Assuming no interactions, and the energy levels $\epsilon_j$ for a single particle state, the occupation number for this state for a system of particles is given by:
à
$n_j=\frac{1}{exp(\frac{\epsilon_j-µ}{kT}) - 1}$ (1)

(Here comes argument 1)

We conclude that the maximal value that µ can take is equal to $µ=\epsilon_0$. This means that the distribution

$n_j=\frac{1}{exp(\frac{\epsilon_j-\epsilon_0}{kT})- 1}$ (2)

Is an upper limit on any real distribution.

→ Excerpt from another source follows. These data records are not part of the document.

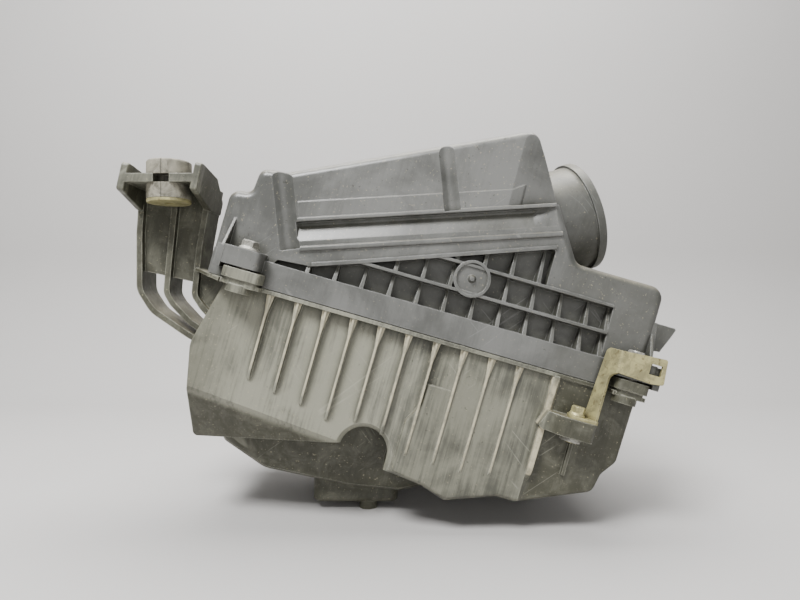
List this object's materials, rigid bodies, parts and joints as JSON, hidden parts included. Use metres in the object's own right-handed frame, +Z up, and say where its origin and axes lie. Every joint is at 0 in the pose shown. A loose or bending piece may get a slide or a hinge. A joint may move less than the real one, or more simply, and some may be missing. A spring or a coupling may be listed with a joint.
{
  "type": "air filter housing",
  "caption": "Engine air filter housing: ribbed lower case with a rubber-bushed mounting arm, bolted wedge-shaped cover with an outlet neck, and a pleated filter inside.",
  "frame": {"origin": "bottom centre of the whole assembly's box, on the plane the case stands on", "axes": "+X towards the outlet end, +Z up as it stands, -Y out of the ribbed front; the parting plane between case and cover leans 16 degrees down towards +X"},
  "size_m": [0.4024, 0.2104, 0.2727],
  "materials": {
    "case_plastic": "dusty, lightly scuffed",
    "cover_plastic": "satin",
    "zinc_plate": "yellow zinc plated",
    "plated_steel": "zinc plated",
    "bush_rubber": "dusty",
    "seal_foam": "soft polyurethane",
    "filter_paper": "pleated"
  },
  "bodies": {
    "case": {"lower_case": "case_plastic", "case_insert_front_left": "plated_steel", "case_insert_front_right": "plated_steel", "case_insert_rear_left": "plated_steel", "case_insert_rear_right": "plated_steel", "arm_grommet": "bush_rubber", "arm_collar": "zinc_plate", "bracket": "zinc_plate", "bracket_insert": "plated_steel"},
    "cover": {"upper_cover": "cover_plastic", "cover_sleeve_front_left": "plated_steel", "cover_sleeve_front_right": "plated_steel", "cover_sleeve_rear_left": "plated_steel", "cover_sleeve_rear_right": "plated_steel"},
    "filter": {"filter_seal": "seal_foam", "filter_media": "filter_paper"},
    "cover_bolt_front_left": {"cover_bolt_front_left": "plated_steel"},
    "cover_bolt_front_right": {"cover_bolt_front_right": "plated_steel"},
    "cover_bolt_rear_left": {"cover_bolt_rear_left": "plated_steel"},
    "cover_bolt_rear_right": {"cover_bolt_rear_right": "plated_steel"},
    "bracket_bolt": {"bracket_bolt": "zinc_plate"}
  },
  "joints": [
    {"name": "cover_lift", "type": "slide", "parent": "case", "child": "cover", "axis": [0.2756, 0, 0.9613], "range_m": [0, 0.15]},
    {"name": "filter_lift", "type": "slide", "parent": "case", "child": "filter", "axis": [0.2756, 0, 0.9613], "range_m": [0, 0.0675]},
    {"name": "cover_bolt_front_left_turn", "type": "hinge", "parent": "cover", "child": "cover_bolt_front_left", "pos_m": [-0.10709, -0.0948, 0.19133], "axis": [0.2756, 0, 0.9613], "continuous": true},
    {"name": "cover_bolt_front_right_turn", "type": "hinge", "parent": "cover", "child": "cover_bolt_front_right", "pos_m": [0.14524, -0.0948, 0.11898], "axis": [0.2756, 0, 0.9613], "continuous": true},
    {"name": "cover_bolt_rear_left_turn", "type": "hinge", "parent": "cover", "child": "cover_bolt_rear_left", "pos_m": [-0.10709, 0.0952, 0.19133], "axis": [0.2756, 0, 0.9613], "continuous": true},
    {"name": "cover_bolt_rear_right_turn", "type": "hinge", "parent": "cover", "child": "cover_bolt_rear_right", "pos_m": [0.14524, 0.0952, 0.11898], "axis": [0.2756, 0, 0.9613], "continuous": true},
    {"name": "bracket_bolt_turn", "type": "hinge", "parent": "case", "child": "bracket_bolt", "pos_m": [0.10633, -0.0958, 0.08124], "axis": [0.2756, 0, 0.9613], "continuous": true}
  ],
  "couplings": [
    {"joint": "filter_lift", "follows": "cover_lift", "ratio": 0.45}
  ]
}
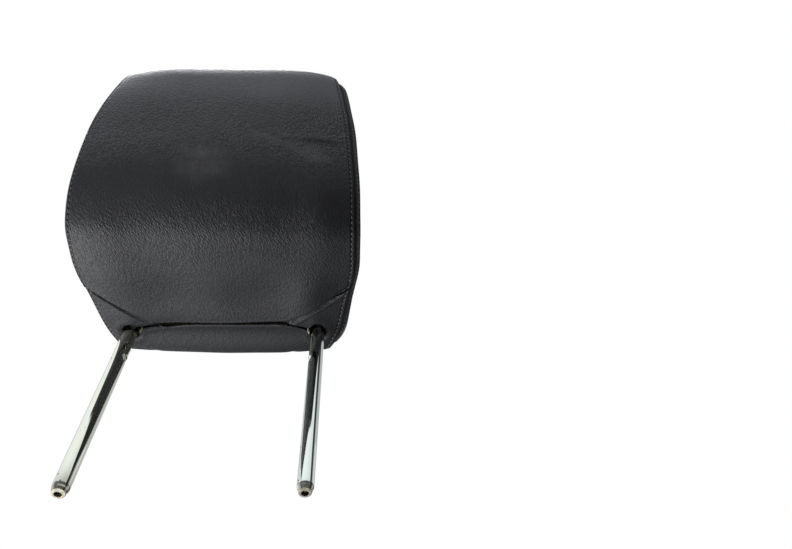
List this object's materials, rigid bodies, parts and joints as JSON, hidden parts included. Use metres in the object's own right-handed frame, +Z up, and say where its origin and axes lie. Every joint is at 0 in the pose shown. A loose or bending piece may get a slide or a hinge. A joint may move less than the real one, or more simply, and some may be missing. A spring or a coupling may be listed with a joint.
{
  "type": "car headrest",
  "caption": "A leather-covered car headrest with stitched side panels, a closing slit below and a chromed tube frame whose posts end in swaged tips.",
  "frame": {"origin": "Midway between the end faces of the two post tips, on the posts' centre plane. The seat guides take the posts here.", "axes": "+Z runs up along the posts into the pad, the pad's front faces -Y, +X runs across the seat."},
  "size_m": [0.227, 0.2159, 0.3664],
  "materials": {
    "leather": "grained, satin",
    "chrome": "polished",
    "foam": "matt open-cell foam",
    "core_plastic": "moulded, matt",
    "strip_plastic": "natural, matt",
    "screw_steel": "zinc plated",
    "thread": "twisted sewing thread, matt"
  },
  "bodies": {
    "root": {"post_frame": "chrome", "carrier_front": "core_plastic", "carrier_rear": "core_plastic", "carrier_screw_1": "screw_steel", "carrier_screw_2": "screw_steel", "carrier_screw_3": "screw_steel", "carrier_screw_4": "screw_steel", "foam_pad": "foam", "front_cover_panel": "leather", "rear_cover_panel": "leather", "left_side_panel": "leather", "right_side_panel": "leather", "front_closing_strip": "strip_plastic", "rear_closing_strip": "strip_plastic"}
  },
  "joints": []
}
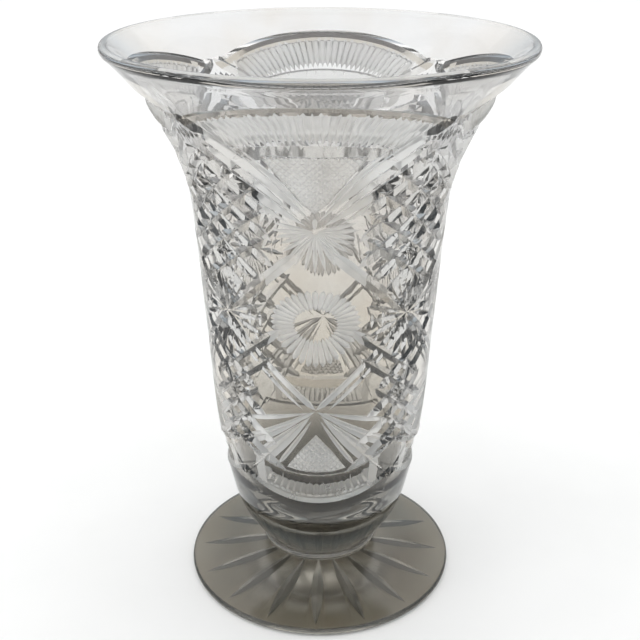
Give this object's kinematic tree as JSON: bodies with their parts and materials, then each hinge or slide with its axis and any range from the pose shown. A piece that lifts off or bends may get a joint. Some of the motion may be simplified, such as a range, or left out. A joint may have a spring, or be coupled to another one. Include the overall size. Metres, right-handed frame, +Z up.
{
  "type": "footed vase",
  "caption": "Clear cut-crystal vase with a flared bowl on a round foot, joined by a collar; star-cut underside.",
  "frame": {"origin": "centre of the resting face on the foot's underside", "axes": "+Z up along the vase's axis, out of its mouth; -Y towards the middle of one cut panel"},
  "size_m": [0.177, 0.177, 0.254],
  "materials": {
    "bowl_crystal": "clear polished lead crystal, wheel cut",
    "collar_crystal": "clear fire-polished lead crystal",
    "foot_crystal": "clear polished lead crystal with a cut star beneath"
  },
  "bodies": {
    "root": {"foot": "foot_crystal", "collar": "collar_crystal", "bowl": "bowl_crystal"}
  },
  "joints": []
}
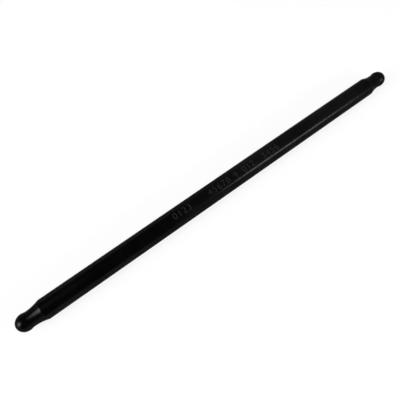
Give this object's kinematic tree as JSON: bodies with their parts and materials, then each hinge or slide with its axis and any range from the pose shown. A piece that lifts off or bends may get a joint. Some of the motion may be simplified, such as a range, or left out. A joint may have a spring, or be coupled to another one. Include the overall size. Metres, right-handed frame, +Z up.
{
  "type": "engine pushrod",
  "caption": "One-piece steel pushrod: a thick-walled tube with a ball formed on each end and an oil passage right through.",
  "frame": {"origin": "centre of the ball at the valve lifter's end, on the rod's axis", "axes": "+X along the rod's axis towards the rocker arm's end, +Z up from the surface that the rod lies on"},
  "size_m": [0.2154, 0.0096, 0.0096],
  "materials": {
    "black_oxide_steel": "black oxide, satin on the ground tube and polished on the balls"
  },
  "bodies": {
    "root": {"pushrod": "black_oxide_steel"}
  },
  "joints": []
}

So using (2) we can calculate a statistical upper limit on the expected amount of particles in the excited states $N_{exc}$.

Questions:

1) What explanation should come in the placeholder for 'argument 1' to conclude that µ is between 0 and $\epsilon_0$? I've seen one on the net that already uses the result of having a macroscopic amount of particles in the groundstate to conclude this, which is kind of a circular reasoning.

2) Am I correct in thinking about this in terms of (2) being an upper limit? The problem that I then have is this - the upper limit on the state $\epsilon_0$ is infinite right? How to conclude that this state will only start getting a macroscopic occupation after the number of particles has exceede $N_{exc}$ - if we see an upper limit of infinity here how can we know that we won't get a big occupation in the groundstate from the very beginning?

 

[Cadaei]

1) If µ were > than ϵ0, the occupation number would be negative for ground states.

2) Your question here is unclear to me. As µ -> ϵ0, n_j -> infinity for j = 0, if that's what you mean by "macroscopic number of particles."